What the task requires — Without altering anything, output the material below.

Data block —
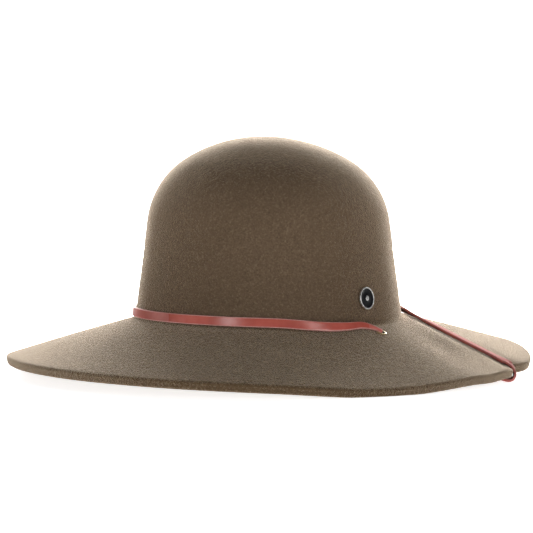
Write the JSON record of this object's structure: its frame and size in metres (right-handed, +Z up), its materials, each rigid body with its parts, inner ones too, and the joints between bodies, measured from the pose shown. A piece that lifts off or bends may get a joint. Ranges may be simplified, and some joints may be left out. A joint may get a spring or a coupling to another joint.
{
  "type": "wool felt hat",
  "caption": "Floppy felt hat with an open round crown, a wide drooping brim, a flat leather lace tied from crown to brim edge through an eyelet, and a round pin badge.",
  "frame": {"origin": "on the surface that the hat lies on, under the middle of its bounding box", "axes": "+Z up through the crown, -Y towards the wearer's front, +X towards the wearer's left"},
  "size_m": [0.3388, 0.3716, 0.152],
  "materials": {
    "felt": "brushed olive brown wool felt",
    "lace": "smooth russet leather",
    "eyelet": "pale gold, polished",
    "badge": "polished silver metal",
    "enamel": "gloss black enamel"
  },
  "bodies": {
    "root": {"felt_body": "felt", "lace": "lace", "eyelet": "eyelet", "badge": "badge", "badge_enamel": "enamel", "badge_button": "badge"}
  },
  "joints": []
}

Output for this exercise —
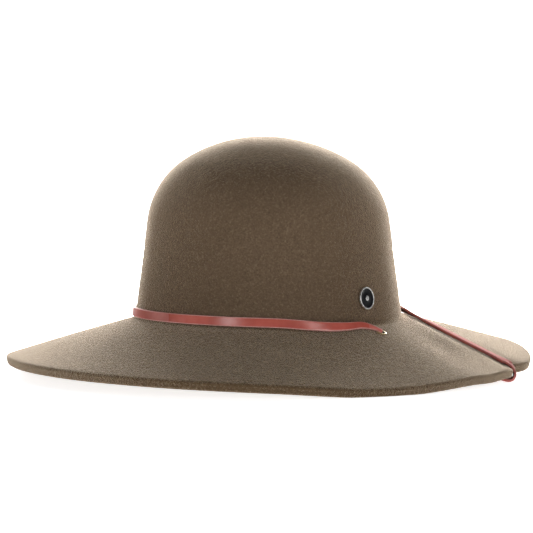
Write the JSON record of this object's structure: its frame and size in metres (right-handed, +Z up), its materials, each rigid body with its parts, inner ones too, and the joints between bodies, measured from the pose shown. A piece that lifts off or bends may get a joint. Ranges may be simplified, and some joints may be left out. A joint may get a spring or a coupling to another joint.
{
  "type": "wool felt hat",
  "caption": "Floppy felt hat with an open round crown, a wide drooping brim, a flat leather lace tied from crown to brim edge through an eyelet, and a round pin badge.",
  "frame": {"origin": "on the surface that the hat lies on, under the middle of its bounding box", "axes": "+Z up through the crown, -Y towards the wearer's front, +X towards the wearer's left"},
  "size_m": [0.3388, 0.3716, 0.152],
  "materials": {
    "felt": "brushed olive brown wool felt",
    "lace": "smooth russet leather",
    "eyelet": "pale gold, polished",
    "badge": "polished silver metal",
    "enamel": "gloss black enamel"
  },
  "bodies": {
    "root": {"felt_body": "felt", "lace": "lace", "eyelet": "eyelet", "badge": "badge", "badge_enamel": "enamel", "badge_button": "badge"}
  },
  "joints": []
}